In addition to the other good answers directly explaining the meaning, it would be constructive to see how it is derived:
The inequality is the generalized uncertainty principle, which is the most complete form of uncertainty principle.
Given Hermitian operators $A,B$, we define vectora $\left|q\right> \& \left|p\right>$ with an arbitrary wavefunction $\left|\phi \right>$ as:
$$\left|q\right>=(A-\left< A\right>)\left|\phi\right>
\ ;\
\left|p\right>=(B-\left< B\right>)\left|\phi\right>\tag{1}
$$
By Schwarz inequality:
$$\left<q|q\right>\left<p|p\right> \ge \left<q|p\right>\left<p|q\right>\tag{2}
$$
$$(\left<A\right>^2-\left<A^2\right>)(\left<B\right>^2-\left<B^2\right>)\ge \Re^2[\left<p|q\right>]+ \Im^2[\left<p|q\right>]\tag{3}
$$
After some work:
$$(\Delta A)^2(\Delta B)^2\ge [\frac{1}{2}(\left<p|q\right>+\left<q|p\right>)]^2+[\frac{1}{2i}(\left<p|q\right>-\left<q|p\right>)]^2\tag{4}
$$
$$(\Delta A)^2(\Delta B)^2\ge (\left<\phi\right|\frac{1}{2}[AB+BA]\left|\phi\right>+\left<A\right>\left<B\right>)^2+(\left<\phi\right|\frac{1}{2i}[AB-BA]\left|\phi\right>)^2\tag{5}
$$
Simplifying it, we have:
$$(\Delta A)^2(\Delta B)^2\ge (\left<\phi\right|\frac{1}{2}\{A^*,B^*\}\left|\phi\right>)^2+(\left<\phi\right|\frac{1}{2i}[A,B]\left|\phi\right>)^2\tag{6}
$$
Where $\{A,B\}$ is anticommutator: $AB+BA$ ; $A^*$ and $B^*$ are defined as $A-\left<A\right>$ and $B-\left<B\right>$ respectively. In general, the anticommutator part is too complicated to be useful.

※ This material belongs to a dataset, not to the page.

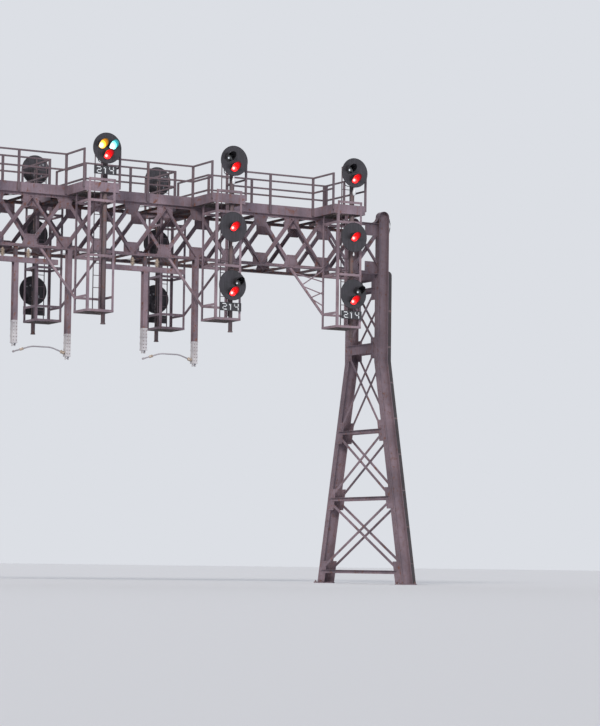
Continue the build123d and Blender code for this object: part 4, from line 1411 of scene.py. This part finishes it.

As an inequality, the generalized uncertainty principle always suggests:
$$(\Delta A)^2(\Delta B)^2\ge (\left<\phi\right|\frac{1}{2}\{A^*,B^*\}\left|\phi\right>)^2+(\left<\phi\right|\frac{1}{2i}[A,B]\left|\phi\right>)^2 \ge (\left<\phi\right|\frac{1}{2i}[A,B]\left|\phi\right>)^2
$$
This is the usual uncertainty principle.